[EXERCISE MATERIALS]
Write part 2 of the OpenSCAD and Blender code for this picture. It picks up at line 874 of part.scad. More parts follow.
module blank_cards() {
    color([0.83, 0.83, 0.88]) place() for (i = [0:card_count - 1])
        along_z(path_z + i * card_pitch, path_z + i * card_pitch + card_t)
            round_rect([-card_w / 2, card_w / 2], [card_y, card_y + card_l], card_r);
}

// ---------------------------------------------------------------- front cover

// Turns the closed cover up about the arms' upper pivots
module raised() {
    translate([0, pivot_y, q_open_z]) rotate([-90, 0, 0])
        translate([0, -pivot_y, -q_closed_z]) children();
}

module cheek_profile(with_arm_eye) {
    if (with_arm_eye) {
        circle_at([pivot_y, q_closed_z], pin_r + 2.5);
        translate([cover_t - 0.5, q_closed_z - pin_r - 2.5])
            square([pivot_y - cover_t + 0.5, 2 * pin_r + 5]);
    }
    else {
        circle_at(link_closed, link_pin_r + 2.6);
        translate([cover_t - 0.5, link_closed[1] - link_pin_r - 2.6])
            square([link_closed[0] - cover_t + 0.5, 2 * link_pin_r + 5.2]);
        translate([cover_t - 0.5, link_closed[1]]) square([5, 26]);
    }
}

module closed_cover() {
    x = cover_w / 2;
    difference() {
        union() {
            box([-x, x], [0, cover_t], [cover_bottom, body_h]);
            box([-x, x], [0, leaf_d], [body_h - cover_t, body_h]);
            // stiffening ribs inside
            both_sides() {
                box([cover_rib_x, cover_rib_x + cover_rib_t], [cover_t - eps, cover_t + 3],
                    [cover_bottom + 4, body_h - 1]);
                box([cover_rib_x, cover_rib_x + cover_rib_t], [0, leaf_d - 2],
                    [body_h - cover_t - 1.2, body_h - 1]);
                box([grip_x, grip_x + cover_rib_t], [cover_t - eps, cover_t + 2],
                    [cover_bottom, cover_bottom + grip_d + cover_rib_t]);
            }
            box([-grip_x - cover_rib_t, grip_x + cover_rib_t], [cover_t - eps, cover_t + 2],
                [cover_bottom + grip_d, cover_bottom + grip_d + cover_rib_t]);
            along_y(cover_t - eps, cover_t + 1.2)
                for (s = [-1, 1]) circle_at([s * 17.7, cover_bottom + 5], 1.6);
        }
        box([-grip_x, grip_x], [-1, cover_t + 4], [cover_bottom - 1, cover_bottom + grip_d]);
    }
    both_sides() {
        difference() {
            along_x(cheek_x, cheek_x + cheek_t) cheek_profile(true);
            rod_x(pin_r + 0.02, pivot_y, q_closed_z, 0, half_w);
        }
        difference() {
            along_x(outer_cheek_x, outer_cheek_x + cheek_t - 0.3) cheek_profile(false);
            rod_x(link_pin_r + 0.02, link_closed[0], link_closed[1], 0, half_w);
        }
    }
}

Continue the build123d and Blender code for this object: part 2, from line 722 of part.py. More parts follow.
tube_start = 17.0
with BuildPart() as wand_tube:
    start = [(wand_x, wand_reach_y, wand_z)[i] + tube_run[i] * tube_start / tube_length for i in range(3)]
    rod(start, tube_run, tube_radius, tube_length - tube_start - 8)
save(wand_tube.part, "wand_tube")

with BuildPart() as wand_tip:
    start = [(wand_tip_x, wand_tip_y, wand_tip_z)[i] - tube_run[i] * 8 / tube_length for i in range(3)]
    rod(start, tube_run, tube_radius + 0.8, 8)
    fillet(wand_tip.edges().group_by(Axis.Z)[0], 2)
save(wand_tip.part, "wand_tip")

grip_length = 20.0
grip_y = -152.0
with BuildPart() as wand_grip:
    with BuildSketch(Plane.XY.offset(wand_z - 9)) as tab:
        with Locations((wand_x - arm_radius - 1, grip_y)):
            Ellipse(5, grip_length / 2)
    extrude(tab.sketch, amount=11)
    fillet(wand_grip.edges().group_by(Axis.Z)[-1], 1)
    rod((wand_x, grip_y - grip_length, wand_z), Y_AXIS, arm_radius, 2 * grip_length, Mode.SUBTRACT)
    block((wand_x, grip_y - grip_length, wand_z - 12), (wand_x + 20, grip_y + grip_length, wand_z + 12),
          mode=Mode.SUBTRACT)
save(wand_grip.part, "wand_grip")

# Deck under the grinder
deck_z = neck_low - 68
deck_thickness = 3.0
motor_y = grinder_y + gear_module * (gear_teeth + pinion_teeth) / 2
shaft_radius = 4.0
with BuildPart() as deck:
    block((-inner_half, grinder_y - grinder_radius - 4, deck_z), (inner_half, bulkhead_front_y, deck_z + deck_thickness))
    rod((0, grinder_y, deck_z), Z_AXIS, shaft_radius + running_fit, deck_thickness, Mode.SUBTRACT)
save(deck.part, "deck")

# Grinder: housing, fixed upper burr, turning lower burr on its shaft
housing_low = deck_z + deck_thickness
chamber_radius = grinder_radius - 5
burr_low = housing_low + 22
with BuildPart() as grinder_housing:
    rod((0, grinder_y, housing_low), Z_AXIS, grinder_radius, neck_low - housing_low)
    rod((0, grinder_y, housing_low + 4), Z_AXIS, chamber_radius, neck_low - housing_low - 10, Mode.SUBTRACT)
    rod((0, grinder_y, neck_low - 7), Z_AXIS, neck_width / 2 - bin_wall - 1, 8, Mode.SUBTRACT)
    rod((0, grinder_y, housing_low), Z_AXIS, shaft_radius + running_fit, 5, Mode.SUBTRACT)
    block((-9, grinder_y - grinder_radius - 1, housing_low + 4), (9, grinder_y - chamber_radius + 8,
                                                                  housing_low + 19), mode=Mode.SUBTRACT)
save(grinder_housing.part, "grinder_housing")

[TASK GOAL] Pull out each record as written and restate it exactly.

[RESULT OF THE TASK]
Write part 2 of the OpenSCAD and Blender code for this picture. It picks up at line 874 of part.scad. More parts follow.
module blank_cards() {
    color([0.83, 0.83, 0.88]) place() for (i = [0:card_count - 1])
        along_z(path_z + i * card_pitch, path_z + i * card_pitch + card_t)
            round_rect([-card_w / 2, card_w / 2], [card_y, card_y + card_l], card_r);
}

// ---------------------------------------------------------------- front cover

// Turns the closed cover up about the arms' upper pivots
module raised() {
    translate([0, pivot_y, q_open_z]) rotate([-90, 0, 0])
        translate([0, -pivot_y, -q_closed_z]) children();
}

module cheek_profile(with_arm_eye) {
    if (with_arm_eye) {
        circle_at([pivot_y, q_closed_z], pin_r + 2.5);
        translate([cover_t - 0.5, q_closed_z - pin_r - 2.5])
            square([pivot_y - cover_t + 0.5, 2 * pin_r + 5]);
    }
    else {
        circle_at(link_closed, link_pin_r + 2.6);
        translate([cover_t - 0.5, link_closed[1] - link_pin_r - 2.6])
            square([link_closed[0] - cover_t + 0.5, 2 * link_pin_r + 5.2]);
        translate([cover_t - 0.5, link_closed[1]]) square([5, 26]);
    }
}

module closed_cover() {
    x = cover_w / 2;
    difference() {
        union() {
            box([-x, x], [0, cover_t], [cover_bottom, body_h]);
            box([-x, x], [0, leaf_d], [body_h - cover_t, body_h]);
            // stiffening ribs inside
            both_sides() {
                box([cover_rib_x, cover_rib_x + cover_rib_t], [cover_t - eps, cover_t + 3],
                    [cover_bottom + 4, body_h - 1]);
                box([cover_rib_x, cover_rib_x + cover_rib_t], [0, leaf_d - 2],
                    [body_h - cover_t - 1.2, body_h - 1]);
                box([grip_x, grip_x + cover_rib_t], [cover_t - eps, cover_t + 2],
                    [cover_bottom, cover_bottom + grip_d + cover_rib_t]);
            }
            box([-grip_x - cover_rib_t, grip_x + cover_rib_t], [cover_t - eps, cover_t + 2],
                [cover_bottom + grip_d, cover_bottom + grip_d + cover_rib_t]);
            along_y(cover_t - eps, cover_t + 1.2)
                for (s = [-1, 1]) circle_at([s * 17.7, cover_bottom + 5], 1.6);
        }
        box([-grip_x, grip_x], [-1, cover_t + 4], [cover_bottom - 1, cover_bottom + grip_d]);
    }
    both_sides() {
        difference() {
            along_x(cheek_x, cheek_x + cheek_t) cheek_profile(true);
            rod_x(pin_r + 0.02, pivot_y, q_closed_z, 0, half_w);
        }
        difference() {
            along_x(outer_cheek_x, outer_cheek_x + cheek_t - 0.3) cheek_profile(false);
            rod_x(link_pin_r + 0.02, link_closed[0], link_closed[1], 0, half_w);
        }
    }
}

Continue the build123d and Blender code for this object: part 2, from line 722 of part.py. More parts follow.
tube_start = 17.0
with BuildPart() as wand_tube:
    start = [(wand_x, wand_reach_y, wand_z)[i] + tube_run[i] * tube_start / tube_length for i in range(3)]
    rod(start, tube_run, tube_radius, tube_length - tube_start - 8)
save(wand_tube.part, "wand_tube")

with BuildPart() as wand_tip:
    start = [(wand_tip_x, wand_tip_y, wand_tip_z)[i] - tube_run[i] * 8 / tube_length for i in range(3)]
    rod(start, tube_run, tube_radius + 0.8, 8)
    fillet(wand_tip.edges().group_by(Axis.Z)[0], 2)
save(wand_tip.part, "wand_tip")

grip_length = 20.0
grip_y = -152.0
with BuildPart() as wand_grip:
    with BuildSketch(Plane.XY.offset(wand_z - 9)) as tab:
        with Locations((wand_x - arm_radius - 1, grip_y)):
            Ellipse(5, grip_length / 2)
    extrude(tab.sketch, amount=11)
    fillet(wand_grip.edges().group_by(Axis.Z)[-1], 1)
    rod((wand_x, grip_y - grip_length, wand_z), Y_AXIS, arm_radius, 2 * grip_length, Mode.SUBTRACT)
    block((wand_x, grip_y - grip_length, wand_z - 12), (wand_x + 20, grip_y + grip_length, wand_z + 12),
          mode=Mode.SUBTRACT)
save(wand_grip.part, "wand_grip")

# Deck under the grinder
deck_z = neck_low - 68
deck_thickness = 3.0
motor_y = grinder_y + gear_module * (gear_teeth + pinion_teeth) / 2
shaft_radius = 4.0
with BuildPart() as deck:
    block((-inner_half, grinder_y - grinder_radius - 4, deck_z), (inner_half, bulkhead_front_y, deck_z + deck_thickness))
    rod((0, grinder_y, deck_z), Z_AXIS, shaft_radius + running_fit, deck_thickness, Mode.SUBTRACT)
save(deck.part, "deck")

# Grinder: housing, fixed upper burr, turning lower burr on its shaft
housing_low = deck_z + deck_thickness
chamber_radius = grinder_radius - 5
burr_low = housing_low + 22
with BuildPart() as grinder_housing:
    rod((0, grinder_y, housing_low), Z_AXIS, grinder_radius, neck_low - housing_low)
    rod((0, grinder_y, housing_low + 4), Z_AXIS, chamber_radius, neck_low - housing_low - 10, Mode.SUBTRACT)
    rod((0, grinder_y, neck_low - 7), Z_AXIS, neck_width / 2 - bin_wall - 1, 8, Mode.SUBTRACT)
    rod((0, grinder_y, housing_low), Z_AXIS, shaft_radius + running_fit, 5, Mode.SUBTRACT)
    block((-9, grinder_y - grinder_radius - 1, housing_low + 4), (9, grinder_y - chamber_radius + 8,
                                                                  housing_low + 19), mode=Mode.SUBTRACT)
save(grinder_housing.part, "grinder_housing")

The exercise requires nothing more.